(Bloomberg) -- Russian President Vladimir Putin’s ban on many food imports in retaliation for Western sanctions has taught his country to feed itself, and that's helped keep inflation down.
Cut off from delicacies ranging from French brie and camembert to Nowegian salmon since August 2014, local companies have stepped in with their own production. Russians have eaten it up, with consumption of foreign produce now nearly at historical lows, according to ACRA, a rating company. In value terms, imports now account for as little as 22 percent of food sales, down from 34 percent at the start of 2014, ACRA said in a report. Even when inflation peaked near 17 percent in March 2015, the effect of the ban contributed only 1.6 percentage point to that reading, it estimates.

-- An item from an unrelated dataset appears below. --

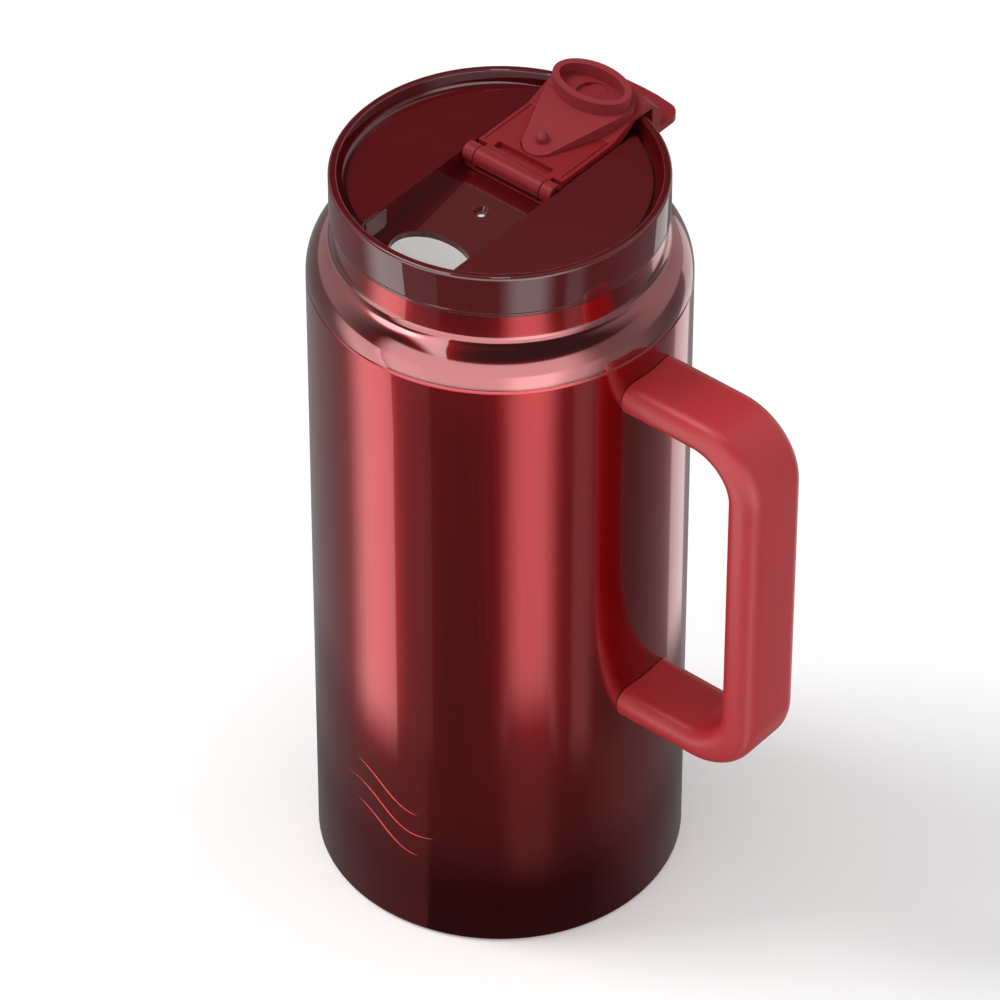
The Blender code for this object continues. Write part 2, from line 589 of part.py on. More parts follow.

The share of imported cheese on the domestic market was at 23 percent in the first quarter of 2016, down from 49 percent two years earlier, while pork dropped to 8.5 percent from 18 percent, according to ACRA. With inflation slipping in July to the slowest in more than two years, the embargo’s effect on prices was zero, it said. After Putin collided with the West over Ukraine in 2014, Russia went on a self-sufficiency crash-course. QuickTake Do Sanctions Work? What that’s meant is a pivot toward policies aimed at making goods or services domestically that were previously produced abroad. While benefiting agriculture in particular - whose share in economic output last year rose to 4.4 percent, the highest since 2003 - it’s also a positive for the central bank. Annual inflation has slowed this year, though it's still at 7.2 percent.
“Maintenance of the embargo and the decline in the share of food imports -- all things being equal -- make inflation in Russia more steady and dependent on domestic monetary factors and the rate policy of the Bank of Russia,” said Dmitry Kulikov, a senior analyst at ACRA.